Miss Chute needn't have been so modest. There is much in her book which can increase one's appreciation of the plays. Her discussions of Shakespeare's contemporaries and their different audiences helps one to understand Shakespeare's view of the different social levels of his audience as it affected the structure of the plays. Her discussions of the Elizabethan stage in general help one to understand what Shakespeare put in his plays because is was a commercial necessity, what he put in his plays because it would not have occurred to him that one could write a play without them, and what he did which was new, and which makes Shakespeare Shakespeare. She also discusses his literary development in terms of his personal growth and the influence of historical events.
Some of Miss Chute's critical remarks on the plays, like her position that Hamlet's remarks to the players are almost the opposite of Shakespeare's own opinions, are unusual. Others, like depth of character as Shakespeare's contribution, were probably conventional in 1949, but need to be reread now that it is more important for critics to be original than to tell the truth.
Shakespeare of London also contains the details of Shakespeare's life, though in a rather dry style.

Hardcover




Bryant, Margaret M. Modern English and Its Heritage.

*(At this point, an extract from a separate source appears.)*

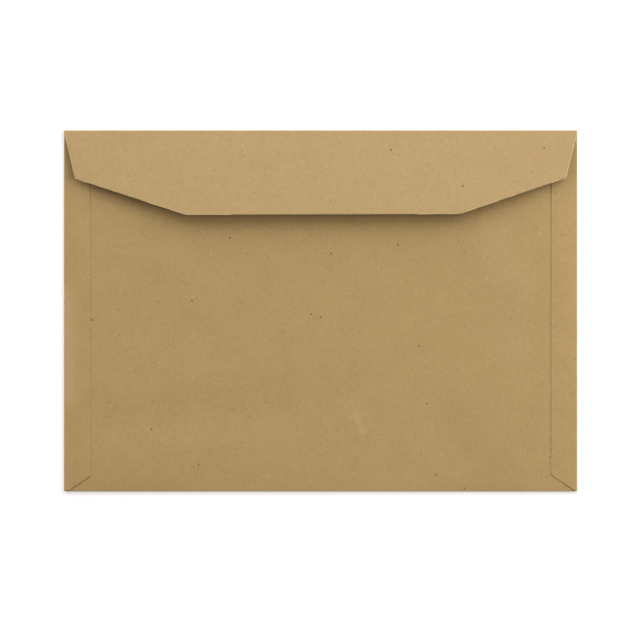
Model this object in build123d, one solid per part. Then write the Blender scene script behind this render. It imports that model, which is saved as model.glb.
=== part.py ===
from build123d import *

import math
import os

# A flat mailing envelope, die-cut from one sheet of kraft paper, then folded and glued at its two sides.
#
# The address panel lies underneath. The back panel folds up from the bottom edge and lies over it. A narrow
# side flap folds in from each side over the back panel and is glued down on it, which closes the pocket.
# The closing flap folds down from the top edge over the pocket's mouth. It isn't stuck, and springs up a little.
#
# Frame: X runs along the closing flap's fold, Y from the bottom fold towards the closing flap's fold, and Z up.
# The origin is the middle of the address panel's outer face. Pairs of values are (left, right).

# ---- Overall sizes, in millimetres ----
WIDTH = 250.0  # side fold to side fold
HEIGHT = 176.0  # bottom fold to the closing flap's fold
PAPER = 0.13  # thickness of the sheet

# ---- Pocket ----
POCKET_GAP = 0.4  # air between the address panel and the back panel of the empty pocket
THROAT = 20.0  # from the closing flap's fold down to the back panel's top edge
BACK_EDGE_INSET = 1.0  # from a side fold in to the back panel's side edge
BACK_CORNER_RADIUS = 3.0  # the back panel's two top corners

# ---- Side flaps ----
SIDE_FLAP = 12.8  # width, from the side fold to the free edge
SIDE_HEAD_DROP = 7.5  # from the closing flap's fold down to the sloping top end, at the free edge
SIDE_FOOT_RISE = (7.4, 8.4)  # from the bottom fold up to the sloping lower end, at the free edge
SIDE_FOOT_INSET = (2.4, 1.4)  # from the side fold in to where the lower end starts to slope
SIDE_CORNER_RADIUS = 1.5  # the free edge's two corners

# ---- Closing flap ----
FLAP_DEPTH = (41.6, 41.2)  # from the fold down to the two ends of the lip
FLAP_LIP_INSET = (59.6, 57.5)  # from a side fold in to the lip's end
FLAP_LIP_RADIUS = 8.0
FLAP_SHOULDER_DEPTH = (24.0, 23.6)  # from the fold down to the shoulders
FLAP_SHOULDER_INSET = (5.7, 5.8)  # from a side fold in to the shoulder
FLAP_SHOULDER_RADIUS = 1.5
FLAP_LIFT = 5.2  # degrees that the flap stands up from the pocket at its fold
FLAP_CURL = 0.4  # degrees of that lift that the flap's gentle curl takes back by the lip
FLAP_CLEARANCE = 0.1  # between the flap and the side flaps under it, at its fold

# ---- Top corners of the sheet ----
FULL_BAND = 1.2  # the sheet keeps its full width this far on each side of the closing flap's fold
CORNER_SLIT = 0.3  # cut that parts each side flap from that full-width band

# ---- Levels, fold radii and edges that follow ----
BACK_TOP = PAPER + POCKET_GAP + PAPER  # outer face of the back panel
SIDE_TOP = BACK_TOP + PAPER  # outer face of the side flaps, which lie flat on the back panel
BOTTOM_RADIUS = BACK_TOP / 2  # outside of the bottom fold
SIDE_RADIUS = SIDE_TOP / 2  # outside of a side fold
FLAP_RADIUS = (SIDE_TOP + FLAP_CLEARANCE + PAPER) / 2  # outside of the closing flap's fold

TOP = HEIGHT / 2
BOTTOM = -HEIGHT / 2
EDGE = WIDTH / 2
PANEL_FOOT = BOTTOM + BOTTOM_RADIUS  # where the address panel goes over into the bottom fold
PANEL_HEAD = TOP - FLAP_RADIUS  # where it goes over into the closing flap's fold
PANEL_SIDE = EDGE - SIDE_RADIUS  # where it goes over into a side fold

FLAT_FOLD = 180.0  # degrees, folded right over
REACH = WIDTH + HEIGHT  # longer than any panel, for strips that are trimmed to their panel's outline
SPARE = 5.0  # an outline runs on this far past a fold, where nothing is trimmed

SIDES = {"left": (-1, 0), "right": (1, 1)}  # direction along X, and place in a pair of values


def outline(*corners):
    """A panel as seen from above, from its corners (x, y, radius) in order."""
    points = [(x, y) for x, y, radius in corners]
    radii = [radius for x, y, radius in corners]
    return make_face(FilletPolyline(*points, radius=radii, close=True))


def strip_face(depth, fold_radius, turn, run, curl):
    """One face of a folded strip, seen edge-on and this deep in the paper: the fold's arc and the run past it.

    The line leaves the Y axis along +X and folds over upwards. A run with a curl goes on turning the same way.
    """
    fold = JernArc(start=(0, depth), tangent=(1, 0), radius=fold_radius - depth, arc_size=turn)
    if curl:
        curl_radius = run / math.radians(curl) - depth
        return fold, JernArc(start=fold @ 1, tangent=fold % 1, radius=curl_radius, arc_size=curl)
    return fold, Line(fold @ 1, fold @ 1 + (fold % 1) * run)


def folded_panel(panel, fold_start, outward, fold_radius, turn=FLAT_FOLD, run=REACH, curl=0.0):
    """A fold and the panel past it: a strip of paper as wide as needed, trimmed to the panel's outline."""
    outer_fold, outer_run = strip_face(0, fold_radius, turn, run, curl)
    inner_fold, inner_run = strip_face(PAPER, fold_radius, turn, run, curl)
    near_end = Line(outer_fold @ 0, inner_fold @ 0)
    far_end = Line(outer_run @ 1, inner_run @ 1)
    section = make_face([outer_fold, outer_run, far_end, inner_run, inner_fold, near_end])
    edge_on = Plane(origin=fold_start, x_dir=outward, z_dir=Vector(outward).cross(Vector(0, 0, 1)))
    strip = extrude(edge_on * section, amount=REACH, both=True)
    return strip & extrude(panel, amount=REACH, both=True)


def address_panel():
    """The flat panel underneath, with the full-width band beside the closing flap's fold."""
    half = [
        (PANEL_SIDE, PANEL_FOOT, 0),
        (PANEL_SIDE, TOP - FULL_BAND, 0),
        (EDGE, TOP - FULL_BAND, 0),
        (EDGE, PANEL_HEAD, 0),
    ]
    other_half = [(-x, y, radius) for x, y, radius in reversed(half)]
    return extrude(outline(*half, *other_half), amount=PAPER)


def back_panel():
    """The pocket's upper wall, with the bottom fold that it hangs on."""
    side = EDGE - BACK_EDGE_INSET
    panel = outline(
        (-side, BOTTOM - SPARE, 0),
        (side, BOTTOM - SPARE, 0),
        (side, TOP - THROAT, BACK_CORNER_RADIUS),
        (-side, TOP - THROAT, BACK_CORNER_RADIUS),
    )
    return folded_panel(panel, (0, PANEL_FOOT, 0), (0, -1, 0), BOTTOM_RADIUS)


def side_flap(side):
    """A side fold and the narrow flap past it, glued down on the back panel. Both its ends slope."""
    outward, which = SIDES[side]
    head = TOP - FULL_BAND - CORNER_SLIT
    free_edge = EDGE - SIDE_FLAP
    corners = [
        (EDGE + SPARE, PANEL_FOOT, 0),
        (EDGE + SPARE, head, 0),
        (PANEL_SIDE, head, 0),
        (free_edge, TOP - SIDE_HEAD_DROP, SIDE_CORNER_RADIUS),
        (free_edge, BOTTOM + SIDE_FOOT_RISE[which], SIDE_CORNER_RADIUS),
        (EDGE - SIDE_FOOT_INSET[which], PANEL_FOOT, 0),
    ]
    panel = outline(*[(outward * x, y, radius) for x, y, radius in corners])
    return folded_panel(panel, (outward * PANEL_SIDE, 0, 0), (outward, 0, 0), SIDE_RADIUS)


def closing_flap():
    """The closing flap with its fold. Its sides slant in to two shoulders, then run down to a shorter lip."""
    half_outlines = []
    for outward, which in SIDES.values():
        half = [
            (EDGE, TOP + SPARE, 0),
            (EDGE, TOP - FULL_BAND, 0),
            (EDGE - FLAP_SHOULDER_INSET[which], TOP - FLAP_SHOULDER_DEPTH[which], FLAP_SHOULDER_RADIUS),
            (EDGE - FLAP_LIP_INSET[which], TOP - FLAP_DEPTH[which], FLAP_LIP_RADIUS),
        ]
        half_outlines.append([(outward * x, y, radius) for x, y, radius in half])
    left, right = half_outlines
    panel = outline(*left, *reversed(right))
    run = max(FLAP_DEPTH) / math.cos(math.radians(FLAP_LIFT))
    turn = FLAT_FOLD - FLAP_LIFT
    return folded_panel(panel, (0, PANEL_HEAD, 0), (0, 1, 0), FLAP_RADIUS, turn, run, FLAP_CURL)


envelope = address_panel() + back_panel() + side_flap("left") + side_flap("right") + closing_flap()

os.makedirs("parts", exist_ok=True)
export_step(envelope, "parts/envelope.step")

# The sheet's flat size, along the middle of its thickness.
fold_lengths = {
    "bottom": math.pi * (BOTTOM_RADIUS - PAPER / 2),
    "side": math.pi * (SIDE_RADIUS - PAPER / 2),
    "closing": math.radians(FLAT_FOLD - FLAP_LIFT) * (FLAP_RADIUS - PAPER / 2),
}
flat_width = 2 * (PANEL_SIDE + fold_lengths["side"] + PANEL_SIDE - (EDGE - SIDE_FLAP))
back_length = TOP - THROAT - PANEL_FOOT
flap_length = (max(FLAP_DEPTH) - FLAP_RADIUS) / math.cos(math.radians(FLAP_LIFT - FLAP_CURL / 2))
flat_height = (
    back_length + fold_lengths["bottom"] + PANEL_HEAD - PANEL_FOOT + fold_lengths["closing"] + flap_length
)
print(f"sheet before folding {flat_width:.1f} x {flat_height:.1f} mm, volume {envelope.volume:.0f} mm3")
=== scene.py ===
# %% [markdown]
# # A kraft envelope, folded from one sheet
# A mailing envelope is a single piece of paper. A die cuts its outline, a machine folds it along four
# creases, and glue holds two narrow side flaps down on the back. The closing flap stays loose and springs
# up a little. This file makes it in the same order: draw the flat sheet, fold it, give it the paper's
# thickness, and then give it its colour, its fibres and its flecks. The last cells set up a small studio
# and look straight down on it.
#
# Everything is in metres. The model that carries the real sizes is loaded first, and our piece goes where
# it lies.

import math

import bmesh
import bpy
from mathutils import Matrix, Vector


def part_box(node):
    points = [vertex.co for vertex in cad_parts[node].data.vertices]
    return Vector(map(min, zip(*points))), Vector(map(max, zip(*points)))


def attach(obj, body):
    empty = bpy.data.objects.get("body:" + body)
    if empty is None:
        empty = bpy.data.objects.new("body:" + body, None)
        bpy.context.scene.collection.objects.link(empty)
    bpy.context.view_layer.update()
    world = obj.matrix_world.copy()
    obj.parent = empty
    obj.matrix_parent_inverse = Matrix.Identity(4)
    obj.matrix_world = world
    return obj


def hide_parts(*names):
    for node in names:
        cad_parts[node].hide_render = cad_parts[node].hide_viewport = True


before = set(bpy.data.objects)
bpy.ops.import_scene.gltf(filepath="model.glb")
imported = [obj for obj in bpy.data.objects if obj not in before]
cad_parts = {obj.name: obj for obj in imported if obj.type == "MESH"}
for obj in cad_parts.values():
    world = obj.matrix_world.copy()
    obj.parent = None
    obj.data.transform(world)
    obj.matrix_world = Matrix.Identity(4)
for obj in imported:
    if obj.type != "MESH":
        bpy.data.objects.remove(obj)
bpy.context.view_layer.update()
low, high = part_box("envelope")
MM = 0.001
WELD = 0.001 * MM  # points that are nearer than this are one point
print("envelope", [round(side / MM, 1) for side in (high.x - low.x, high.y - low.y, high.z - low.z)], "mm")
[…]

There are few people who know how to write an entertaining textbook. Apparently the need for clear organization and for at least mentioning several views of moot questions stifles the creative urge. In addition, the authors of textbooks often treat their readers with contempt: If you really had a brain, you would be studying something closer to the source than my textbook.
Bryant's book suffers from textbook disease, but once again the subject, and even some aspects of the presentation, keep the book from being a total bore. She supports her claims by many examples, often from Old English, and often long enough to engage our interest. She also does a good job of surveying the work of her colleagues, especially on usage. People living in the United States may also not realize that the battle against those she calls "the authoritarians" is not yet over.
Like most authors of textbooks, she knows everything. There was a single language which we now call Indo-European. Fact. "There is no such thing as a universal grammar." No other opinions exist.
I guess the tenure committee doesn't much care whether they enjoy their reading or not. Or maybe they just don't bother reading these things.